For the
sake of not having to write the same intro a million
different ways throughout the rest of time, just know that
this column avoids the overly long and sometimes dull
process of full film reviews and instead opts to break
things down based on what I thought going in, what happened
while I was there and what I learned at the end of it all.
Thanks for reading!
The
Breakdown - Moneyball
The Impression:
It’s no wonder this film has been kicking around the
first-rate director pool for going on three years now,
Michael Lewis’ non-fiction account of Oakland A’s General
Manager Billy Beane’s experiment with statistical baseball
is a riveting read but for a select group of stat-crunching
sports nerds. Soderbergh is just weird enough to have turned
it on its head, but can Capote helmer Bennet Miller
bring a similar take to the tale?
The Reality:
Bennett Miller’s filmography is rife with internally
tormented geniuses. Tim "Speed" Levitch and Truman Capote
are both insanely talented individuals fighting with the
torments of their past and the oncoming crush of the future.
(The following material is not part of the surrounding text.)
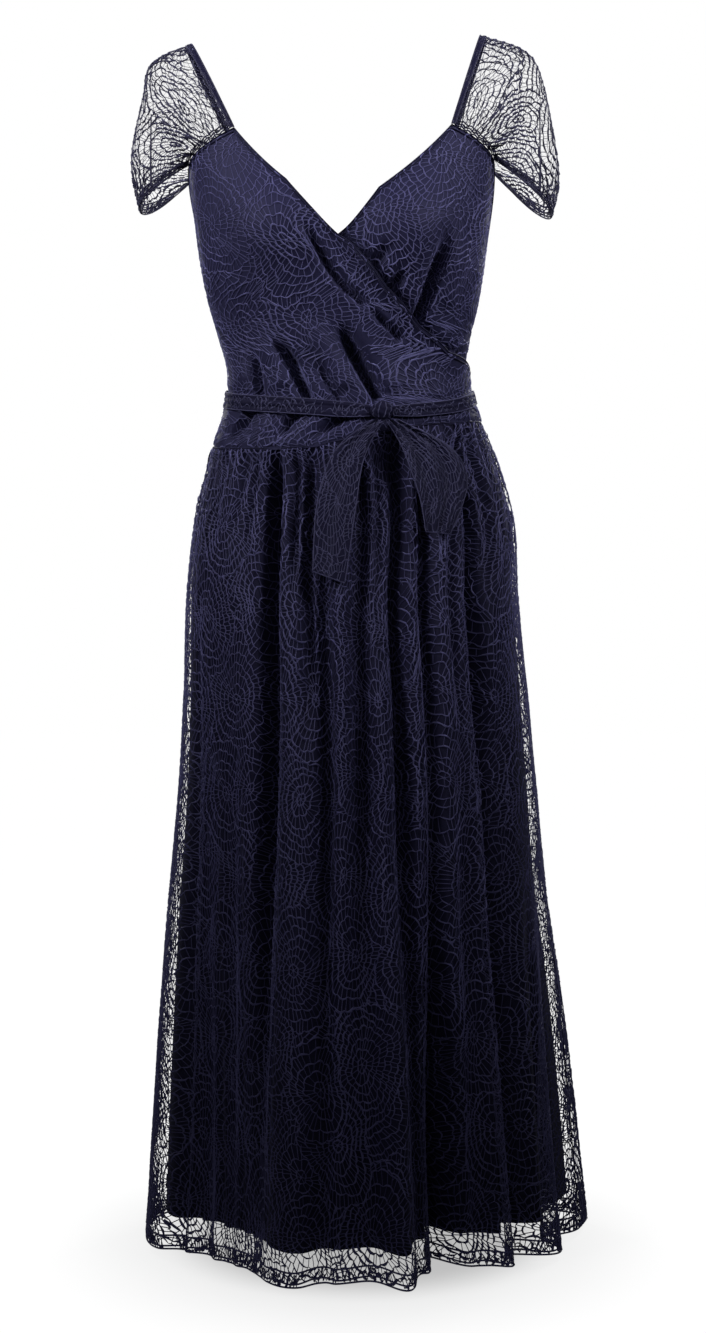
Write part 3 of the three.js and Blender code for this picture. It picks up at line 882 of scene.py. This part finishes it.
def makeSkirt(finish):
    rows = np.linspace(0, 1, skirt["rows"]) ** skirt["crowding"]
    threads = (finish["cord"], finish["rung"])
    pieces = {}
    for side, start, seed in (("front", 0, 11), ("back", 1, 12)):
        turns = np.linspace(start, start + 1, skirt["columns"][start])
        name = "skirt_" + side
        pieces[name + "_lining"] = gridSheet(name + "_lining_cloth", liningAt, turns, rows, 1,
                                             finish["lining"])

        def laceRow(turn, share):
            return skirtLace(turn, skirtRow(turn, share, skirt["hem"]))

        pieces[name] = gridSheet(name + "_ground", laceRow, turns[::2], rows[::2], 1,
                                 finish["sheer"])
        spread = unroll(skirtForm, (start, start + 1), (455, skirt["hem"]), (420, 240), start + 0.5,
                        gathered=skirt["gathered"][start])

        def inside(turn, down):
            return down > smoothAt(waistSeam, "turn", "down", turn)

        def weight(turn, down):
            sides = skirt["sideWeight"] * np.exp(-(np.sin(np.pi * turn) / skirt["sideReach"]) ** 2)
            low = ease((down - skirt["hemWeightDown"]) / skirt["hemWeightRamp"])
            return 1 + sides + skirt["hemWeight"] * low

        pieces[name + "_threads"] = weaveLace(
            name, skirtLace, spread, threads, seed, inside, weight,
        )

        def turnUp(turn, down):
            return skirtLace(turn, down) - skirt["turnUpBehind"] * outward(skirtLace, turn, down, 1)

        def nearHem(turn, down):
            return down > skirt["hem"] - skirt["turnUp"]

        lowSpan = (skirt["hem"] - skirt["turnUpTall"], skirt["hem"])
        low = unroll(skirtForm, (start, start + 1), lowSpan, (420, 12), start + 0.5,
                     gathered=skirt["turnUpGathered"])
        pieces[name + "_hem_threads"] = weaveLace(
            name + "_hem", turnUp, low, threads, seed + 60, nearHem, scale=(1.5, 1.5),
        )
    turns = np.linspace(0, 2, 600)
    seam = smoothAt(waistSeam, "turn", "down", turns)
    downs = np.linspace(490, skirt["hem"], 200)
    wave = np.sin(turns * 90 + 3 * np.sin(turns * 17))
    runs = []
    for up, sway, proud in zip(hemRolls["up"], hemRolls["sway"], hemRolls["proud"]):
        runs.append((skirtLace, turns, skirt["hem"] - up + sway * wave, 1, proud))
    pieces["skirt_hem_threads"] = edgeRolls("skirt_hem_edges", runs, 1.1, finish["cord"])
    runs = [
        (skirtLace, turns, seam + 0.4, 1, 0.2),
        (skirtLace, 0, downs, 1, 0.1),
        (skirtLace, 1, downs, 1, 0.1),
    ]
    pieces["skirt_seam_threads"] = edgeRolls("skirt_seams", runs, 0.8, finish["trim"])
    return pieces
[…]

Brad Pitt’s Billy Beane plays nicely with these fellows. A
one-time first round draft pick who was unable to make
anything of his playing career, Beane became a scout and
then eventually the general manager of the economically
challenged Oakland A's. As Moneyball starts the A’s
are limping out of a 102 win season, gutted by free agent
losses and struggling to figure out a way to be relevant in
the coming season. Enter Paul Brandt (Jonah Hill), a student
of sabremetrics who reinvents the team under the auspices of
statistical reasoning. Synopsis stated though, this is a
film that uses baseball only as a sandbox. The opening of
Billy Beane is the film’s true subject and Bennett Miller,
Aaron Sorkin and Brad Pitt do an amazing job of bringing
that vision to the screen. Pitt’s portrayal is of a
charming, rash, exceptionally talented individual who needs
to make amends for his poor decisions in life. He’s obsessed
with fixing not only his team, but the egregious class
differences of professional baseball. At the heart of the
film isn’t Beane’s managerial style though, instead its
about a man who has for most of his life hid behind the
tragic moments of his life. Baseball is the cure for Billy
Beane, and Moneyball tracks his recovery.
Aaron Sorkin’s script is just the right amount of fast
talking Sorkin-speak, heart-felt moments, and ball-busting
baseball talk for it to feel appropriately sports-film-like
but still have a glistening edge. The true star of the movie
though is Bennet Miller, who, with a masterful camera,
tracks in on Brad Pitt’s increasingly craggy face, catching
every up and down of one of the true geniuses of baseball’s
oncoming arrival.
The Lesson:
Baseball fan or not, this is a great film.